Volviendo al dinero, uno se olvida del poder que llegó a tener el bolívar, que convirtió a los venezolanos de las décadas de los 60 y 80 del siglo pasado, en los ricos de Hispanoamérica, y por supuesto de España; hablo de esa gran clase media hoy prácticamente desaparecida. Una moneda, el bolívar, que muchos entonces preferían al dólar americano… Creo que esa prosperidad, compartida por la mayor parte de la población, hacía que, en aquellos años, el país fuera alegre y optimista, y también muy abierto a la inmigración europea que seguía llegando, si bien no en las cantidades de los años cuarenta y cincuenta. Así conocí al Sr. Kryzpow, vendedor de telas en la calle Pajaritos, al Sr. Rovandi constructor italiano, al Sr. Bastiansen, noruego, empresario del transporte, al Sr. Van der Laan, técnico petrolero alemán, y al Sr. Walker, ejecutivo retirado americano. Todos muy integrados en su nueva patria, y no digamos ya sus hijos, educados en esas sucursales de la Naciones Unidas que eran los colegios venezolanos. Ahí los niños, en todo el
país, recibían el día en su colegio formados en fila cantando el himno nacional, firmes ante la hermosa bandera venezolana. Ahí se mezclaban los nuevos apellidos, con los criollos de toda la vida, Rodríguez, Tovar, Tejera, Octavio, Gómez y demás. La integración de esa inmigración en la sociedad venezolana, ha sido tan completa, que debería servir de ejemplo en todos los cursos de sociología mundiales.
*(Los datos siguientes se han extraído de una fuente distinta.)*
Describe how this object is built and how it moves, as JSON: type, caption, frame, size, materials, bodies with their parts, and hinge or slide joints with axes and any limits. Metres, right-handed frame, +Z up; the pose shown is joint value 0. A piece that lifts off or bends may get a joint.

Otro aspecto de Venezuela que me llamó la atención, era la influencia americana, entonces prácticamente ausente en España. Allí se jugaba al beisbol, se llevaba “cachucha” y se viajaba a Miami, mientras en España el futbol era el deporte rey, la boina todavía estaba muy presente, y los programas favoritos en nuestras radios eran concursos de boleros y de cante jondo. Y por supuesto de viajar poco, nada que ver nuestro nivel de vida entonces, con el de los venezolanos y venezolanas, nuestros primos ricos de las Américas.
Como tantos españoles, tuve el privilegio de ser acogido por una sociedad, la venezolana, entonces vigorosa y confiada, y sufro al verla hoy hecha girones y desparramada por el mundo.
Pero los venezolanos y venezolanas en España no están solos. Hay muchos corazones agradecidos, que como yo, recuerdan a esa Venezuela pujante que tan generosamente nos acogió.